=== Information given ===

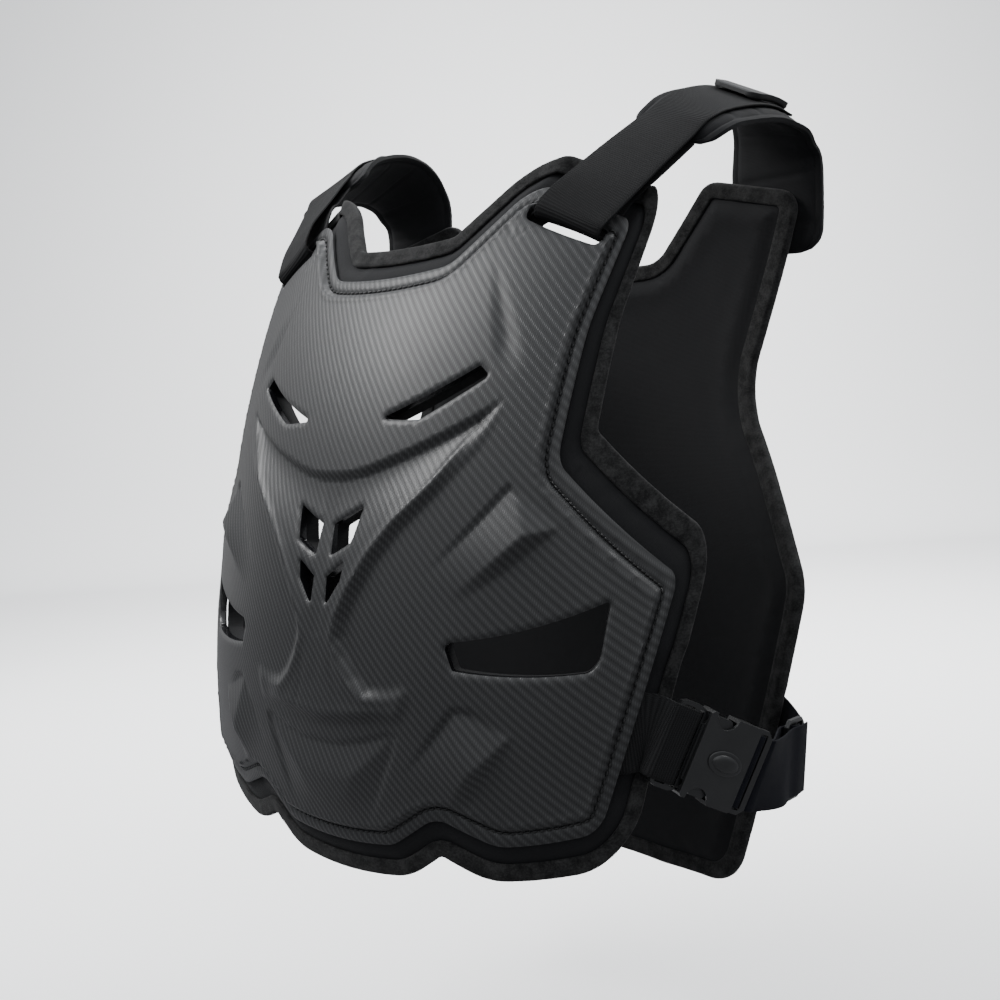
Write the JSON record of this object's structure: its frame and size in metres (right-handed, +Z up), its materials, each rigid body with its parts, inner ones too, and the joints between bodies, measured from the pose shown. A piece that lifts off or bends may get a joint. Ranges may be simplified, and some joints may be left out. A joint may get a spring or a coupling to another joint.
{
  "type": "chest protector",
  "caption": "Chest protector with a moulded front shell on a foam pad, a plain back pad, padded shoulder straps and side straps with side-release buckles.",
  "frame": {"origin": "midway between the shoulders, where the protector sits on the wearer", "axes": "+X to the wearer's left, -Y out of the chest, +Z up"},
  "size_m": [0.4562, 0.3152, 0.5489],
  "materials": {
    "carbon_vinyl": "satin dark grey moulded vinyl with a fine diagonal twill",
    "pad_fabric": "smooth near-black knit over foam",
    "edging": "black brushed elastic edging",
    "webbing": "black ribbed webbing",
    "elastic": "very dark navy elastic",
    "buckle_plastic": "satin black moulded plastic",
    "rubber_tab": "matt black rubber"
  },
  "bodies": {
    "root": {"chest_shell": "carbon_vinyl", "chest_pad": "pad_fabric", "chest_binding": "edging", "back_pad": "pad_fabric", "back_binding": "edging", "shoulder_yoke_left": "pad_fabric", "shoulder_strap_left": "webbing", "strap_tab_left": "rubber_tab", "side_web_left": "webbing", "buckle_prong_left": "buckle_plastic", "buckle_socket_left": "buckle_plastic", "slider_left": "buckle_plastic", "side_elastic_left": "elastic", "shoulder_yoke_right": "pad_fabric", "shoulder_strap_right": "webbing", "strap_tab_right": "rubber_tab", "side_web_right": "webbing", "buckle_prong_right": "buckle_plastic", "buckle_socket_right": "buckle_plastic", "slider_right": "buckle_plastic", "side_elastic_right": "elastic"}
  },
  "joints": []
}
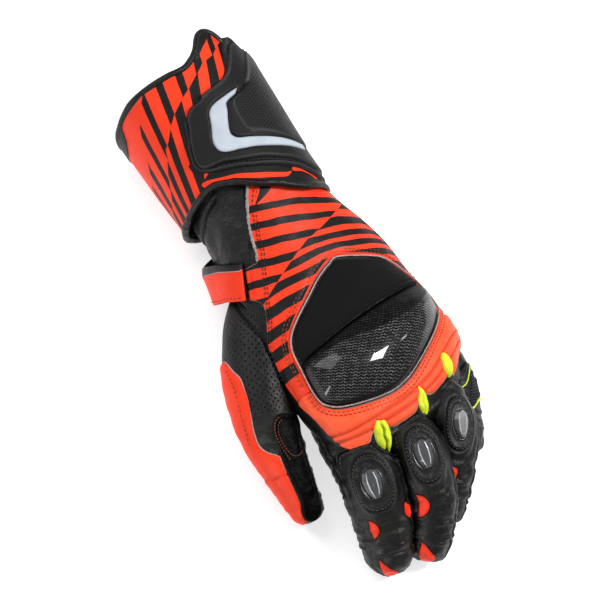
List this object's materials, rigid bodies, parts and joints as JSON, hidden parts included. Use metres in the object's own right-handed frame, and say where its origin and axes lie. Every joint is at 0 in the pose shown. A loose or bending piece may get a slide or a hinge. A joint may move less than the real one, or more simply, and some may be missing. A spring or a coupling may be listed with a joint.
{
  "type": "leather motorcycle glove",
  "caption": "Long gauntlet race glove for the left hand in black and red leather, with a domed knuckle guard, finger sliders, ribbed flex panel and armoured cuff.",
  "frame": {"origin": "middle of the bounding box, on the surface that the glove rests on", "axes": "+Z out of the back of the hand, -Y towards the fingertips, +Y towards the cuff's mouth, -X towards the thumb"},
  "size_m": [0.1408, 0.315, 0.082],
  "materials": {
    "black_leather": "satin",
    "red_leather": "satin",
    "printed_leather": "satin, red with black stripes",
    "black_fabric": "matte",
    "neon_leather": "matte",
    "grey_trim": "matte",
    "moulded_armor": "satin",
    "slider_plastic": "gloss",
    "carbon_fibre": "clear gloss over twill",
    "reflective_inlay": "satin"
  },
  "bodies": {
    "root": {"wrist_sleeve": "black_leather", "palm": "black_leather", "hand_back": "black_leather", "finger_index": "black_leather", "finger_middle": "black_leather", "finger_ring": "black_leather", "finger_little": "black_leather", "thumb": "black_leather", "thumb_grip": "black_leather", "cuff_rim_binding": "black_leather", "cuff_edge_piping": "black_leather", "flex_panel": "red_leather", "wrist_strap": "red_leather", "thumb_patch": "red_leather", "cuff": "printed_leather", "back_panel": "printed_leather", "knuckle_panel": "black_fabric", "gusset_1": "neon_leather", "gusset_2": "neon_leather", "gusset_3": "neon_leather", "knuckle_piping": "grey_trim", "cuff_armor": "moulded_armor", "slider_index": "slider_plastic", "slider_middle": "slider_plastic", "slider_ring": "slider_plastic", "knuckle_guard": "carbon_fibre", "chevron_inlay": "reflective_inlay"}
  },
  "joints": []
}
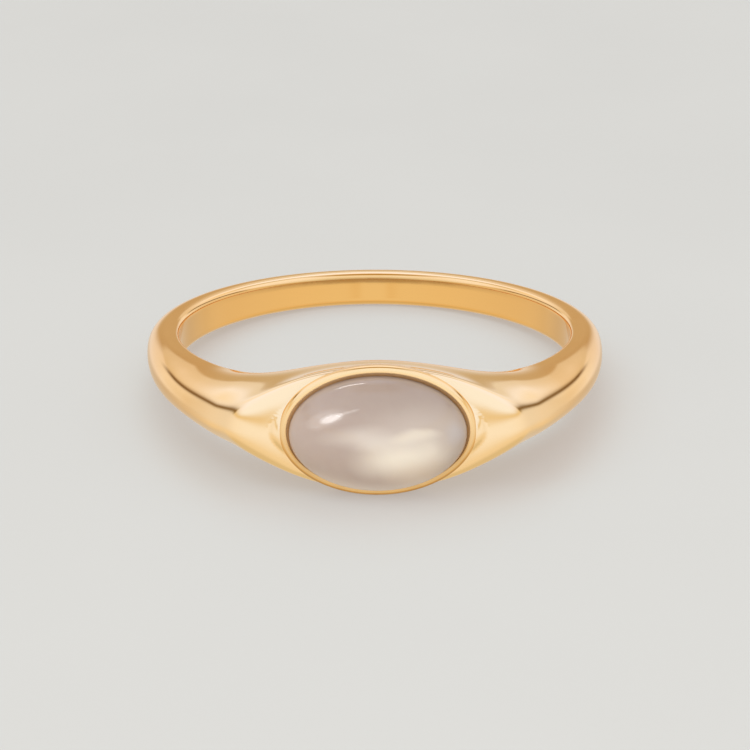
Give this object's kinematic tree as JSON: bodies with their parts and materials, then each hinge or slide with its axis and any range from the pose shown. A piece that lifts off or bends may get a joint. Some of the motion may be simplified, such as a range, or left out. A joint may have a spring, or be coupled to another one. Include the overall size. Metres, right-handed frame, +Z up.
{
  "type": "cabochon ring",
  "caption": "Finger ring lying on its side: a gold band whose shoulders swell into an oval rub-over setting with a domed moonstone.",
  "frame": {"origin": "on the floor under the middle of the ring's box as it lies on its side", "axes": "+Z up from the floor, -Y towards the setting, X across the ring from shoulder to shoulder; the finger hole's axis leans 5.7 degrees from +Z towards +Y"},
  "size_m": [0.02, 0.0228, 0.0057],
  "materials": {
    "gold": "polished yellow gold plate with fine wear",
    "moonstone": "polished milky pinkish grey stone with a soft glow inside"
  },
  "bodies": {
    "root": {"ring_body": "gold", "moonstone": "moonstone"}
  },
  "joints": []
}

===

## Problem details
Starting with the line that contains "Give this object's", print each line through the last one in the listing. Include both end lines and add nothing.

## Exercise result
Give this object's kinematic tree as JSON: bodies with their parts and materials, then each hinge or slide with its axis and any range from the pose shown. A piece that lifts off or bends may get a joint. Some of the motion may be simplified, such as a range, or left out. A joint may have a spring, or be coupled to another one. Include the overall size. Metres, right-handed frame, +Z up.
{
  "type": "cabochon ring",
  "caption": "Finger ring lying on its side: a gold band whose shoulders swell into an oval rub-over setting with a domed moonstone.",
  "frame": {"origin": "on the floor under the middle of the ring's box as it lies on its side", "axes": "+Z up from the floor, -Y towards the setting, X across the ring from shoulder to shoulder; the finger hole's axis leans 5.7 degrees from +Z towards +Y"},
  "size_m": [0.02, 0.0228, 0.0057],
  "materials": {
    "gold": "polished yellow gold plate with fine wear",
    "moonstone": "polished milky pinkish grey stone with a soft glow inside"
  },
  "bodies": {
    "root": {"ring_body": "gold", "moonstone": "moonstone"}
  },
  "joints": []
}